You may be led to believe that an opponent’s jersey colour is down to a psychological tactic of aggression but Rowe, et al. hypothesised in 2015 (Rowe, C., Harris, J. M., & Roberts, S. C. (2005). Sporting contests: seeing red? Putting sportswear in context. Nature, 437, E10.) that the reason could be due to a difference in visibility (peripheral visibility of some colours is more than some others. Imagine trying to spot a teammate in light grey clothing as opposed to one in bright red).
Manchester United used this in their favour while choosing their 1999 outfit. Johan Cruyff had said that black kits were a poor choice as “you do not see your teammates”.
The problem is that studies have been inconsistent, inconclusive and insufficient. The authors set out to see for themselves and attempt to tip the divided opinion one way or the other.
The Hypothesis: “Performance of a football team may be improved by choosing kit colours with high visibility, to improve perceptibility and therefore recognition of teammates. We decided to study the effect of kits’ colour on visual aspects in football retrospectively as well as prospectively.”
The experiment was split into two studies: Study #1 examined the effect of kit colours on visibility using computer animated football players. Study #2 evaluated the effect of kit colours on the performance of 10 professional European football teams over a span of more than 17 years (1995-2013).
Study #1: Participants – everyday folk – were asked to watch animated players in different jersey colours interact with a “football field green” background on a computer screen. The participants were asked to estimate the distances between these players in different settings.
How correctly they could guess the distances between players in different combinations of jersey colours would tell us which colours were most visible and least misleading for players to play with their teammates.
Study #2: The results of nine English Premier League clubs (Arsenal, Aston Villa, Chelsea, Everton, Liverpool, Manchester City, Manchester United, Newcastle United, Tottenham Hotspur) and Dutch side Feyenoord were analysed. The correlation between a club’s away outfit colours – that changes almost every season – and five ratios of the club’s results (won away/won home; lost home/lost away; points away/points home; goals scored away/goals scored home; goals against home/goals against away) were analysed.
By comparing a club’s results only to its own history of results, the fundamental differences between the clubs (e.g. club strength and budget) were ruled out and hence the results were, in some sense, “normalized to their ability”. Also, deviations in a club’s success per season were accounted for by using ratios between the club’s home record and away record per season.
Study #1: Firstly, a study showed that white was most visible in both foveal (direct) and peripheral vision against a “football field green” background, while football field green is least visible. “The 18 participants scored 5.2% better in tracking the white players than the average green players.”

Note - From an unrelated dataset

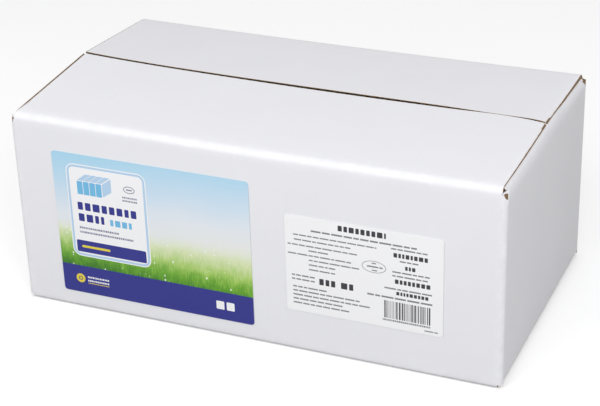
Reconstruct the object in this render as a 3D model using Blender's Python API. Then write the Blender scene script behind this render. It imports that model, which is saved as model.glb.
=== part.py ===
# A shut corrugated carton of the kind that blocks of butter are packed in, with two paper labels.
# The carton is one folded blank. Its outer flaps are hinged on the long walls and meet in a seam
# on top, where they stand up a little like a low roof, and in a second seam underneath.
# Metres, +Z up. The labelled front wall faces -Y, and the origin is under the middle of the base.

import math

import bmesh
import bpy

# Driving dimensions of the carton
carton_length = 0.380
carton_depth = 0.210
crease_height = 0.156       # floor to the top of the long walls' creases
board = 0.004               # thickness of the corrugated board

# Folds
top_crease_radius = 0.0055
bottom_crease_radius = 0.003
corner_radius = 0.0035      # the standing creases
end_roll_radius = 0.008     # where an end wall rolls over into its inner flap
end_roll_drop = 0.0025      # crest of that roll, below the top creases
end_foot_radius = 0.004
end_foot_rise = 0.002       # foot of an end wall, above the floor

# Outer flaps
flap_inset = 0.0033         # from an end wall's outer face to the cut ends of the flaps
seam_gap = 0.003
seam_behind_middle = 0.003
seam_cut_depth = 0.006
seam_rise = 0.003           # how far the flaps stand up at the seam
left_lift = 0.0044          # extra rise at the left end, fading to the right
left_lift_reach = 0.070
right_dip = 0.003           # the flaps' right corners bend down again
right_dip_reach = 0.008
crease_sag = 0.0012         # the long creases hang lowest half way along
pinch_from_right = 0.040    # the flaps touch here
pinch_reach = 0.018
pinch_share = 0.8           # how much of the seam's gap closes there
base_seam_gap = 0.0025
gap_under_flaps = 0.012     # how far in the open wedge under the lifted flap ends goes

# Glued side joint, on the standing edge at the back left
joint_lap = 0.0025

# Labels, as left, right, bottom and top on the front wall, from its lower left corner
picture_label_box = (0.033, 0.192, 0.0135, 0.1305)
info_label_box = (0.219, 0.3368, 0.0335, 0.1105)
label_corner_radius = 0.0025
label_thickness = 0.0002
label_clearance = 0.0003

arc_steps = 6
stations = 30               # sections along the carton, closest together at its ends

half_length = carton_length / 2
label_stand_off = label_clearance + label_thickness
front_y = (label_stand_off - carton_depth) / 2
back_y = front_y + carton_depth
middle_y = (front_y + back_y) / 2
seam_y = middle_y + seam_behind_middle
roll_crest = crease_height - end_roll_drop


def clear_scene():
    for thing in list(bpy.data.objects):
        bpy.data.objects.remove(thing, do_unlink=True)


def finish_material(name, color, roughness):
    material = bpy.data.materials.new(name)
    material.use_nodes = True
    shader = material.node_tree.nodes["Principled BSDF"]
    shader.inputs["Base Color"].default_value = (*color, 1.0)
    shader.inputs["Roughness"].default_value = roughness
    shader.inputs["Metallic"].default_value = 0.0
    return material


def object_from(bm, name):
    bmesh.ops.recalc_face_normals(bm, faces=bm.faces)
    mesh = bpy.data.meshes.new(name)
    bm.to_mesh(mesh)
    bm.free()
    piece = bpy.data.objects.new(name, mesh)
    bpy.context.scene.collection.objects.link(piece)
    return piece


def arc(across, up, radius, start, end):
    """Points on an arc in a section, from one angle to another, in degrees."""
    points = []
    for step in range(arc_steps + 1):
        angle = math.radians(start + (end - start) * step / arc_steps)
        points.append((across + radius * math.cos(angle), up + radius * math.sin(angle)))
    return points


def rounded_outline(low, high, low_radius, high_radius):
    """A rectangle between two corners, with one radius at its lower and one at its upper corners."""
    left, bottom = low
    right, top = high
    points = arc(left + low_radius, bottom + low_radius, low_radius, 270, 180)
    points += arc(left + high_radius, top - high_radius, high_radius, 180, 90)
    points += arc(right - high_radius, top - high_radius, high_radius, 90, 0)
    points += arc(right - low_radius, bottom + low_radius, low_radius, 0, -90)
    return points


def prism(name, outline, start, end, place):
    """An outline carried from start to end. place turns (along, a, b) into a point."""
    return loft(name, outline, (start, end), place)


def loft(name, outline, steps, place):
    bm = bmesh.new()
    rings = []
    for along in steps:
        rings.append([bm.verts.new(place(along, a, b)) for a, b in outline])
    for near, far in zip(rings, rings[1:]):
        for index in range(len(outline)):
            following = (index + 1) % len(outline)
            bm.faces.new((near[index], near[following], far[following], far[index]))
    bm.faces.new(rings[0])
    bm.faces.new(reversed(rings[-1]))
    return object_from(bm, name)


def combine(target, other, operation):
    """Joins, cuts or trims the target with the other object, and removes the other."""
    modifier = target.modifiers.new(operation.title(), "BOOLEAN")
    modifier.operation = operation
    modifier.object = other
    bpy.context.view_layer.update()
    evaluated = target.evaluated_get(bpy.context.evaluated_depsgraph_get())
    mesh = bpy.data.meshes.new_from_object(evaluated)
    target.modifiers.clear()
    target.data = mesh
    bpy.data.objects.remove(other, do_unlink=True)


def along_length(x, y, z):
    return (x, y, z)


def flap_rise(x):
    """How far the flaps stand up at the seam, at a place along the carton."""
    from_left = x + half_length
    from_right = half_length - x
    lift = left_lift * math.exp(-from_left / left_lift_reach)
    dip = right_dip * math.exp(-from_right / right_dip_reach)
    return seam_rise + lift - dip


def seam_opening(x):
    """The seam's gap as a share of its full width."""
    from_pinch = (half_length - pinch_from_right - x) / pinch_reach
    return 1 - pinch_share * math.exp(-from_pinch * from_pinch / 2)


def from_seam(y):
    """0 at the seam and 1 at the long walls."""
    reach = (back_y - seam_y) if y > seam_y else (seam_y - front_y)
    return min(abs(y - seam_y) / reach, 1.0)


def folded_shape(x, y, z):
    """Moves a point of the plain sleeve to where the folded board really lies."""
    if abs(y - seam_y) <= seam_gap / 2 + 1e-6 and z > crease_height / 2:
        y = seam_y + (y - seam_y) * seam_opening(x)
    if z > crease_height / 2:
        slope = from_seam(y)
        sag = crease_sag * math.sin(math.pi * (x + half_length) / carton_length)
        z += flap_rise(x) * (1 - slope) - sag * slope
    return (x, y, z)


def sleeve_outline():
    """The front wall, the outer flaps and the back wall, seen from the end."""
    half_base_gap = base_seam_gap / 2
    near_seam = seam_y - seam_gap / 2
    far_seam = seam_y + seam_gap / 2
    foot = bottom_crease_radius
    fold = top_crease_radius
    outline = [(middle_y - half_base_gap, board), (middle_y - half_base_gap, 0.0)]
    outline += arc(front_y + foot, foot, foot, 270, 180)
    outline += arc(front_y + fold, crease_height - fold, fold, 180, 90)
    outline += [(near_seam, crease_height), (near_seam, crease_height - seam_cut_depth)]
    outline += [(far_seam, crease_height - seam_cut_depth), (far_seam, crease_height)]
    outline += arc(back_y - fold, crease_height - fold, fold, 90, 0)
    outline += arc(back_y - foot, foot, foot, 0, -90)
    outline += [(middle_y + half_base_gap, 0.0), (middle_y + half_base_gap, board)]
    return outline


def make_sleeve():
    """The long walls with their outer flaps, between the flaps' cut ends."""
    reach = half_length - flap_inset
    places = [-reach * math.cos(math.pi * step / stations) for step in range(stations + 1)]
    return loft("carton", sleeve_outline(), places, folded_shape)


def make_end_body():
    """The end walls, rolled over at top and foot, with what they close off."""
    beyond = 0.01
    plan = rounded_outline((-half_length, front_y), (half_length, back_y), corner_radius, corner_radius)
    side = rounded_outline((-half_length, end_foot_rise), (half_length, roll_crest),
                           end_foot_radius, end_roll_radius)
    face = rounded_outline((front_y, end_foot_rise), (back_y, roll_crest),
                           bottom_crease_radius, corner_radius)
    body = prism("end_body", plan, -beyond, crease_height + beyond, lambda z, x, y: (x, y, z))
    rolls = prism("rolls", side, front_y - beyond, back_y + beyond, lambda y, x, z: (x, y, z))
    creases = prism("creases", face, -half_length - beyond, half_length + beyond, along_length)
    combine(body, rolls, "INTERSECT")
    combine(body, creases, "INTERSECT")
    return body


def make_flap_wedge():
    """The open wedge between the lifted left ends of the outer flaps and the inner flap."""
    start = -half_length - 0.001
    inner = -half_length + flap_inset + gap_under_flaps
    underside = crease_height - board

    def under_flap(x, y, height):
        if height == 0:
            return (x, y, roll_crest)
        return (x, y, underside + flap_rise(x) * (1 - from_seam(y)))

    # the flaps' underside comes down to the inner flap this far from the seam
    share = 1 - (roll_crest - underside) / flap_rise(inner)
    near = seam_y - share * (seam_y - front_y)
    far = seam_y + share * (back_y - seam_y)
    outline = [(near, 0), (seam_y, 1), (far, 0)]
    return loft("flap_wedge", outline, (start, inner), under_flap)


def make_joint_rebate():
    """The back wall's cut edge stands a board's thickness proud of the glued lap at the back left."""
    size = (2 * joint_lap, 2 * board, 2 * crease_height)
    bm = bmesh.new()
    bmesh.ops.create_cube(bm, size=1.0)
    bmesh.ops.scale(bm, vec=size, verts=bm.verts)
    bmesh.ops.translate(bm, vec=(-half_length, back_y, crease_height / 2), verts=bm.verts)
    return object_from(bm, "joint_rebate")


def make_carton():
    carton = make_sleeve()
    combine(carton, make_end_body(), "UNION")
    combine(carton, make_flap_wedge(), "DIFFERENCE")
    combine(carton, make_joint_rebate(), "DIFFERENCE")
    carton.data.materials.clear()
    carton.data.materials.append(finish_material("white_board", (0.80, 0.80, 0.83), 0.55))
    carton.data.shade_smooth()
    carton.data.set_sharp_from_angle(angle=math.radians(30))
    return carton


def make_label(name, box, color, roughness):
    """A thin paper sheet just off the front wall."""
    left, right, bottom, top = box
    low = (left - half_length, bottom)
    high = (right - half_length, top)
    outline = rounded_outline(low, high, label_corner_radius, label_corner_radius)
    near = front_y - label_clearance
    label = prism(name, outline, near - label_thickness, near, lambda y, x, z: (x, y, z))
    label.data.materials.append(finish_material(name, color, roughness))
    return label


def main():
    clear_scene()
    make_carton()
    make_label("picture_label", picture_label_box, (0.36, 0.62, 0.55), 0.40)
    make_label("info_label", info_label_box, (0.88, 0.88, 0.89), 0.50)


main()
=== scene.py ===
import math
import random

import bmesh
import bpy
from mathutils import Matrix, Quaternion, Vector, noise


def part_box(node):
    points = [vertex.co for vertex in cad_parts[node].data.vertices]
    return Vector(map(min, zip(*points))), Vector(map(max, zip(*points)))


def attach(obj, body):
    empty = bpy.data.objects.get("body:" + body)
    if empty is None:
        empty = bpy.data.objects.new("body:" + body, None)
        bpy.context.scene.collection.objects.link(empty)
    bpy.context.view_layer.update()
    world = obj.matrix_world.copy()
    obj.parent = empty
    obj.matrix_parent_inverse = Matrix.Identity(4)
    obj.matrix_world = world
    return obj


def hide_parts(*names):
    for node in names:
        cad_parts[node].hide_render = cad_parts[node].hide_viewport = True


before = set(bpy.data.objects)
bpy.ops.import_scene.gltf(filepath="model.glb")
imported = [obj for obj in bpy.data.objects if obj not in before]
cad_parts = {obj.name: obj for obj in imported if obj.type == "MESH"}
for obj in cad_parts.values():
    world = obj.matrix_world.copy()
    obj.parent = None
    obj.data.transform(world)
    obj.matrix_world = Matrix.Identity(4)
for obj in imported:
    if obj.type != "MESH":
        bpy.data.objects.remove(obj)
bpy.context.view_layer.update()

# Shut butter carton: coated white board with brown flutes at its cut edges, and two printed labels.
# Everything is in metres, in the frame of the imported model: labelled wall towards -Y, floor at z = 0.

cartonLow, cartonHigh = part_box("carton")
halfLength = cartonHigh.x
frontY = cartonLow.y
backY = cartonHigh.y
middleY = (frontY + backY) / 2
pictureLow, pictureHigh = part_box("picture_label")
infoLow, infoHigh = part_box("info_label")
labelFace = pictureLow.y     # nothing on the front wall stands out past this

carton = {
    "creaseHeight": 0.156,      # floor to the long walls' top creases
    "board": 0.004,             # corrugated board
    "paper": 0.0004,            # one liner of that board, coating included
    "crushed": 0.0012,          # board where an end wall's roll squeezes it
    "topCrease": 0.0055,        # radii of the folds
    "footCrease": 0.003,
    "standingCrease": 0.0035,
    "endRoll": 0.008,
    "endRollDrop": 0.0025,      # crest of an end wall's roll, below the long creases
    "endFoot": 0.004,
    "endFootRise": 0.002,
    "flapInset": 0.0033,        # from an end wall to the cut ends of the outer flaps
    "cornerGap": 0.004,         # from the creases down to the slot's cut at each corner
    "innerFlap": 0.092,         # length of the flaps on the end walls
    "innerSettle": 0.0022,      # those flaps lie lower than their rolls by this
    "jointLap": 0.0025,         # back wall's cut edge, in from the left end
    "tabCrease": 0.003,
    "tabLength": 0.012,
    "flutePitch": 0.00795,
    "washboard": 0.00006,       # how deep the flutes print through the liner
    "unevenness": 0.00012,
}

lid = {
    "seamGap": 0.003,
    "seamBehindMiddle": 0.003,
    "seamRise": 0.003,          # the flaps stand up like a low roof
    "leftLift": 0.0044,
    "leftLiftReach": 0.070,
    "rightDip": 0.003,
    "rightDipReach": 0.008,
    "creaseSag": 0.0012,
    "pinchFromRight": 0.040,    # the flaps touch here
    "pinchReach": 0.018,
    "pinchShare": 0.8,
    "frontFlapLower": 0.0005,   # half way along, the front flap lies lower at the seam
    "baseSeamGap": 0.0025,
    "rightRollLift": ((0.0, 0.0026), (0.25, 0.0022), (0.5, 0.0034), (0.58, 0.0034), (0.78, 0.0014), (1.0, 0.0002)),
    "leftRollLift": ((0.0, 0.0012), (0.3, 0.0004), (0.6, 0.0), (1.0, 0.0010)),
}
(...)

Study #2: Two teams showed significant and strong correlation between kit colour and success: Manchester City conceded less goals in away games (as a ratio of away to home games) in high-contrast kits, while Newcastle United conceded less goals and won more points while playing away matches in low-contrast kits. For all the other teams, there was no significant correlation of their away colour with their results.
“We conclude that the colour of football outfits affects evaluations of football players’ positions on the field, with white jerseys resulting in the best location assessment. The kit colour may indirectly influence football match results, warranting more attention to the home and away shirts by managers and scientists.”

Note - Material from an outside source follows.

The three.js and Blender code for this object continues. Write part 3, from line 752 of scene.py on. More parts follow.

If you are the coach or manager of your corporate team, you know what colour to push for!
One of the most important lessons from science is to not take all results literally, but to put them in context and perspective. So here are the limitations of this study:
- You can’t compare the simulation in Study #1 to an actual football field – the complexity with stands; crowds in tens of thousands, almost always in a wall of the same colour (fans dressed in identical jerseys); movement of coaching and officiating staff along the sideline; banners, etc. is way too high
- The green chosen in Study #1 was under daylight and in an amateur team’s ground. The green as seen by players in a top tier game in a professional team’s stadium would have neon lighting and screens with fluctuating displays and hence will almost certainly deviate from the green chosen in this study
- The study only dealt with solid colours on jerseys. Many teams use stripes, as we know. And in the case when a team’s colour was stripes, the “average” colour was taken by the investigators. This approximation was flawed, by their own admission. Stripes makes it complex and fresh studies need to be conducted to understand the effect of stripes or other combination of colours
- Study #2 obviously did not consider a host of factors - budget, injuries, change in coach/management, specific tactics for each opponent, psychological effects such as momentum or the lack of it, over- or under-estimation of opponents’ abilities, mind games, derby environment, to name a few. It’s hard to factor in all of these without interviewing the players or staff in some form of data gathering
- The biggest limitation of Study #2 is that there was no hypothesis to start with. The study was not guided by a hypothesis to prove or disprove. Hence, “take the results with caution” is the advice.